Les conditions pour dépasser les obstacles Pour Giordan, plusieurs paramètres doivent être réunis. Ainsi, il faut que : - l'élève soit conscient de ses conceptions, ce qui n'est pas évident puisqu'elles constituent sa grille de lecture du monde ; - l'élève soit confronté à une série de faits convergents et redondants qui déstabilisent le réseau conceptuel existant ; - l'élève relie différemment les informations engrangées ; - les nouvelles notions soient : - différenciées et délimitées dans leur champ d'application au cours de l'apprentissage ; - consolidées par une mobilisation du savoir dans d'autres situations où elles peuvent être appliquées ; - l'élève exerce un contrôle réfléchi sur son activité d'étude et sur les processus qui régissent cette activité, c'est-à-dire qu'il : - réorganise l'information ; - concilie l'ensemble des paramètres précédents pour constituer (s'ils sont récupérables) un nouveau savoir ; - repère les ressemblances et les différences entre les anciennes et les nouvelles connaissances pour résoudre ainsi les contradictions ;
l’élève soit concerné et interpellé dans sa manière de penser.

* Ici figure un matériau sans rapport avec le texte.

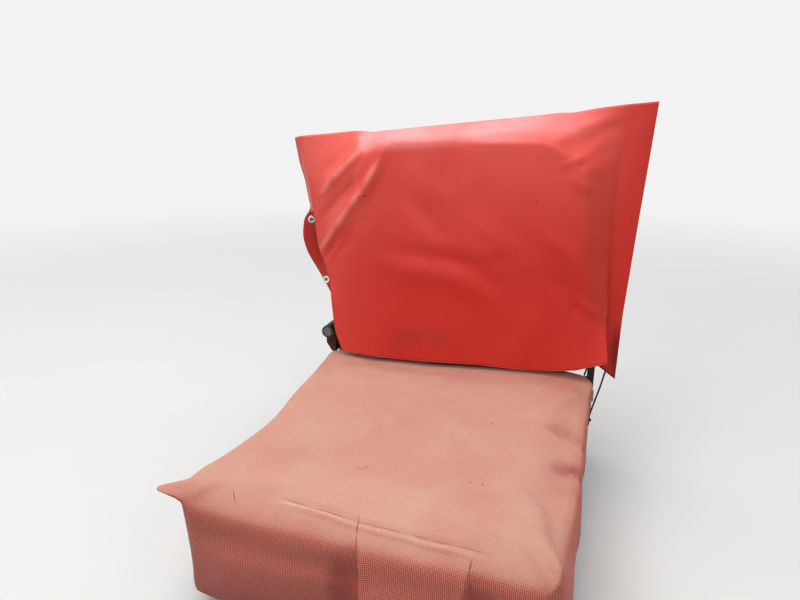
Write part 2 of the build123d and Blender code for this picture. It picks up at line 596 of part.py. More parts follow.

A la question « que faut-il faire ? », Giordan répond : mettre sur pied un environnement didactique adapté. C'est ce qui a été expérimenté au cours de cette recherche.
1.3. L'environnement didactique Si, seul l'élève peut apprendre, il ne peut le faire seul. L'environnement didactique est primordial.
Pour Giordan, l’environnement didactique introduit la (ou les) dissonance(s) qui perturbe(nt) le réseau conceptuel de l'élève en le confrontant à des éléments significatifs (motivation de l'élève)1. C’est l’enseignant qui met en place les situations d’interaction nécessaires et qui apporte ou fait construire les outils les plus adéquats. Pour Giordan, ces outils ne peuvent être prévus une fois pour toutes; ils dépendent des réactions des élèves ! Pour qu’il y ait restructuration des conceptions, plusieurs confrontations sont nécessaires.
Elles peuvent être de différents types :
élève - élève : il s’agit ici de confronter les conceptions des différents élèves (débats, travaux de groupe, …) ;
élève - réalité : les idées des élèves sont confrontées à la réalité qu’ils côtoient (enquêtes, observations, expérimentations, …) ;
élève - informations : la confrontation est faite dans ce cas avec certains modèles scientifiques (via les enseignants, des livres, des vidéogrammes, …).
L’intérêt de ces confrontations est multiple :
elles créent un conflit ;
elles permettent de prendre du recul ;
elles permettent de restructurer et réaménager le savoir initial.
Au cours de ces confrontations, l'élève prend conscience de la pauvreté ou de l'inadéquation de ses conceptions. De plus, ces confrontations apportent de nouvelles données. Durant les débats, les fonctions de l’enseignant sont nombreuses et variées :
il favorise la discussion et l’écoute ;
il conduit les élèves à expliciter ce qu’ils disent ;
il met l’accent sur les divergences qui apparaissent ;
il prend part à ces confrontations et les alimente en apportant des opinions contraires à ce qui a été dit et en proposant des situations en contradiction avec les schémas de pensée proposés.
Durant cette phase, les élèves expriment et développent leurs idées, argumentent et imaginent des expériences pour vérifier les différentes hypothèses émises. Cette activité stimule la curiosité, renforce la confiance en soi et développe la communication. C'est une phase indispensable pour combattre certaines inhibitions. Ce même environnement didactique confronte l'élève à un certain nombre de formalismes (symboles, graphes, schémas ou modèles). Les modèles doivent être présentés comme des outils approximatifs et non comme des réalités intangibles. Ce sont des instruments d’explication et de prévision. Le modèle ne doit pas être parachuté mais discuté. L’élève doit pouvoir le rectifier en fonction des résultats de ses différentes expériences. L’environnement didactique doit aussi permettre à l'élève de mettre en œuvre un savoir sur le savoir. Des difficultés peuvent être dues à l'image que l'élève a, des mécanismes de production du savoir.